Professor Celebrates the Class of 2021 and the Impact of the ‘Odyssey’
Lauren J. Kempton, Ed.D., a practitioner in residence in the University’s Department of Psychology and Sociology, reflects on what she has learned from the University’s senior class.
May 18, 2021
By Lauren J. Kempton, Ed.D.
They entered my classroom, and I saw masks and eyes, and I learned to read their eyes. Their eyes bore myriad expressions: She's not on Zoom, she's here...we can talk to her in person...sadness...is this really college?...hope for a vaccine and that restrictions would have been lifted.
Eyes sad, eyes happy, eyes inquisitive, eyes appreciative. As to my students, I felt the ultimate respect for their in-person presence. They lifted me up. As their professor, especially during COVID, I became a listener. They craved human contact, stories, caring, and affirmation. And attendance was near perfect every day.
The students wanted to learn and discuss and examine and share opinions. I honor them for their courage. They wore the albatross of COVID through quarantine and actual COVID illness, sometimes losing loved ones and living under many restrictions so carefully planned to keep them safe. (Thank you, Dr. Summer McGee and team.)

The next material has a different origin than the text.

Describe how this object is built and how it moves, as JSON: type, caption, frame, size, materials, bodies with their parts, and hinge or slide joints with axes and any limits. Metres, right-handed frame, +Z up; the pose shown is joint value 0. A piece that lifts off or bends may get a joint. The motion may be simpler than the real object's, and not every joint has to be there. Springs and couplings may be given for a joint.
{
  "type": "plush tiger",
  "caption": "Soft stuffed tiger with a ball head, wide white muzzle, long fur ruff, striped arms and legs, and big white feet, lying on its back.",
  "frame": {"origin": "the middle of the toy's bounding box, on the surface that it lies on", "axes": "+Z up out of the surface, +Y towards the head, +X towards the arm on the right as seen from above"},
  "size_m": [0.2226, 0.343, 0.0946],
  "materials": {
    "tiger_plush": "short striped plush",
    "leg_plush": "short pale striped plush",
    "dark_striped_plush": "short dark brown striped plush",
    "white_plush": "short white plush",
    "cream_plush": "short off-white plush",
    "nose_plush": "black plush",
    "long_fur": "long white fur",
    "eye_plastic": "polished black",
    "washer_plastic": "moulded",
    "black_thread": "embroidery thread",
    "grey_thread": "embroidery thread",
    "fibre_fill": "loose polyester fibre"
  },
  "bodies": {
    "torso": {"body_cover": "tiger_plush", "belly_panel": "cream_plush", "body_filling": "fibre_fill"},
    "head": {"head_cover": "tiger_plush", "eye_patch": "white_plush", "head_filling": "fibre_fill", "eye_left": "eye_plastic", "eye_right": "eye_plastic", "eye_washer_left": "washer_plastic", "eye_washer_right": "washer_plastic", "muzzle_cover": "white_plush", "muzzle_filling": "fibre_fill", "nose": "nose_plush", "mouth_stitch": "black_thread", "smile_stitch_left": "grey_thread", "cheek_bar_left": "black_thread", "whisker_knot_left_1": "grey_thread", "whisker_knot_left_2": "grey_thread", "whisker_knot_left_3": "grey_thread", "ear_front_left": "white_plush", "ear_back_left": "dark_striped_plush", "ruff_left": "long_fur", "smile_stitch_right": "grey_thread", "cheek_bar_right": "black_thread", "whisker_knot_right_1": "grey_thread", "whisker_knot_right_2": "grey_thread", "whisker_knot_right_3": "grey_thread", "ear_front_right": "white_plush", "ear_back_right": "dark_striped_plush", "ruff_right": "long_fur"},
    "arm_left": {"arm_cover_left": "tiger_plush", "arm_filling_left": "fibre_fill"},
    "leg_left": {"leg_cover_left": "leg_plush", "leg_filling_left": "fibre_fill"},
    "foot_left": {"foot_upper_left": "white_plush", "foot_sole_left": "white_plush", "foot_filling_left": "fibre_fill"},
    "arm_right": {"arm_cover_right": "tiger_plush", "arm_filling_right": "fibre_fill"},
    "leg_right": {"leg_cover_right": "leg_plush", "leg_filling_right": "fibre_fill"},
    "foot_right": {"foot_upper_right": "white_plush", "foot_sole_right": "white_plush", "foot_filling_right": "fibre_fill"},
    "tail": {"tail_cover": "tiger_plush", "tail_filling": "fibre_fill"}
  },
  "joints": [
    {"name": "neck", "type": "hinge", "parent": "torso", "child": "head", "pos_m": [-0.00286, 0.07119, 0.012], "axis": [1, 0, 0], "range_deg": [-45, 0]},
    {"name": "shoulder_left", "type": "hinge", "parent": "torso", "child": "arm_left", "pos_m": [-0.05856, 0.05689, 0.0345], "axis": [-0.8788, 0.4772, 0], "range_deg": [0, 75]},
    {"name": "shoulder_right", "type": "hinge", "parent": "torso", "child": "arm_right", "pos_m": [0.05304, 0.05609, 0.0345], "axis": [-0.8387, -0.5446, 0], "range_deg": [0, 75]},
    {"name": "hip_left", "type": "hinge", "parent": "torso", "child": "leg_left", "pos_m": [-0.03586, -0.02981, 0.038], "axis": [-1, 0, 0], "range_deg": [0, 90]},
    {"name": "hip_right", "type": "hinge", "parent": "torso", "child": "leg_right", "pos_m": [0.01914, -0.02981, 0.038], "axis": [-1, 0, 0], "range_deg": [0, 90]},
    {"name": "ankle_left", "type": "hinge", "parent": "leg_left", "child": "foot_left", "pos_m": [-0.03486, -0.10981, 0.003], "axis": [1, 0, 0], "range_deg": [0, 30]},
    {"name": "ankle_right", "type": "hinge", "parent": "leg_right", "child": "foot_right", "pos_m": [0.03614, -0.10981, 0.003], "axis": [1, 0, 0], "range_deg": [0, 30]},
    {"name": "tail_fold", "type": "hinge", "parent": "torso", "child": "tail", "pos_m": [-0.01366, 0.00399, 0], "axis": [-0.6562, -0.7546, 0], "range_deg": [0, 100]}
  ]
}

They taught me to break my own strict rule: no cell-phone use allowed in class. On vaccine sign-up day, they gleefully took out their phones and made vaccination appointments, and yelled "Try Hartford Health, try Yale...". I heard and watched hope spread as they successfully booked their appointments, for vaccination was the first step on the road back to normalcy in their college experience.
‘Enriched my teaching principles’
To be their professor kept me conscious daily of their commitment to their futures at this University and of their allegiance to their college. I learned a great deal from my first-generation students and took copious notes to be shared with the administration. I also fought to receive vaccinations for myself, to be safe for my loved ones and for the students in my four in-person classes.
My teaching changed as America reacted to the death of George Floyd and the Derek Chauvin trial. I facilitated, supervised, moderated, encouraged, and, at times, raged, and, at all times, validated their voices, for they are the storytellers, the keepers of the COVID history for the future. They wrote, and I wrote back. Some had my cell number if needed.
I presented workshops for the Myatt Center and the USGA on the power of stories, as the stories of the odysseys of this COVID year grew and multiplied. My best lesson: We rewrote our history books and entered Black and Brown faces and their leaders' stories.
The Class of 2021 validated and enriched my teaching principles, my deep and profound belief in the need to think critically, act openly, and care deeply.
So off they go, back out into the world, ultimately a post-COVID world, thinking, acting and caring as they taught me every day this year.